The amount of trade affected by the status is difficult to measure due to the complexity of concrete antidumping calculations and the lack of comparable data. Bown, who in his analysis focused not only on antidumping measures but also on other temporary trade barriers (such as countervailing duties and safeguards mechanisms) argues that about 7% of China’s exports to G-20 countries were subject to G-20-imposed trade barriers, which roughly accounts to US$100bn in nominal terms. However, as Bown concludes: “even a complete revocation of China’s NME status is extremely unlikely to unleash an additional $100bn in pent-up Chinese exports onto global markets” and “estimates of the lost trade flow associated with any refusal to provide MES are probably much closer to $10bn – and, perhaps, even $1bn – than $100bn” (Bown, 2016).

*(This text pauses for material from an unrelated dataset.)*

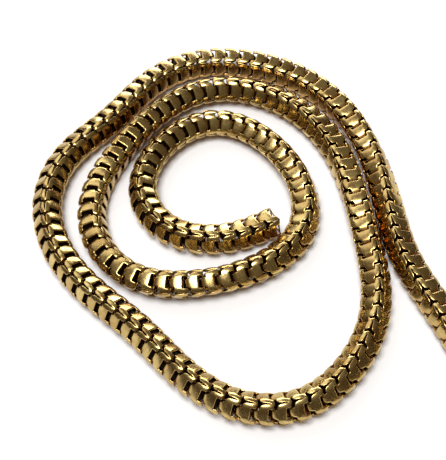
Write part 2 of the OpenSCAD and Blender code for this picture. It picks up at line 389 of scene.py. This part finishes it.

The views on China’s non-market economy status

This section analyzes four different interpretations of Article 15 of the CAP and its expiration. The analyzed views are:

  • magical deadline;

  • urban myth that seems to have gone global;

  • shift of the burden of proof; and

  • something remains.

View #1: Magical deadline

According to the “magical deadline” (Tietje and Nowrot, 2011, pp. 7–8) view, China should automatically receive the MES after the expiration of subparagraph 15(a)(ii). It is believed that although Article 15(d) mentions only the expiration of subparagraph 15(a)(ii), the rest of paragraph 15(a) does not provide sufficient space for applying the NME methodology. There are several arguments that the proponents of this view have put forward [4].

First, the chapeau was added later by the US and it was not involved in the previous drafts of CAP. Even in the last draft, the negotiators adopted the word “may” and not the word “shall” which can be found in the final document. Therefore, Rao claims that:

A review of the drafts still indicates that the addition of the chapeau could be largely intended to reiterate the conditional options of the importing Member, instead of obligating it to use alternate methodologies (Rao, 2013, p. 164).

Furthermore, the chapeau states that the methodology should be “based on the following rules” explained in subparagraphs 15(a)(i) and 15(a)(ii). As the chapeau is based on both subparagraphs, it cannot continue to work without subparagraph 15(a)(ii). The remaining parts of the chapeau become meaningless because “the condition it depends on to be invoked no longer exists” (Rao, 2013, p. 161; see also Zhou, 2017, pp. 350-351; Fang, 2018, p. 116).

Second, according to some, paragraph 15(d) states that “in any event” the WTO members may not use the surrogate country methodology against Chinese exports beyond the 15 years transition period following China’s accession to the WTO (Cheng, 2016, p. 30). The expression “in any event” is decisive here and if the NME methodology is used after this deadline, then it would mark paragraph 15(d) useless and why would the negotiators then decide to adopt it (Cheng, 2016, p. 30)? This argument is connected with the effective treaty interpretation principle, adopted by the WTO Appellate Body, which “requires us to give meaning to every term of the provision” (see Appellate Body Report on Canada – Renewable Energy, paragraph 5.57; see also reports on US–Gasoline and Japan–Alcoholic Beverages) [5].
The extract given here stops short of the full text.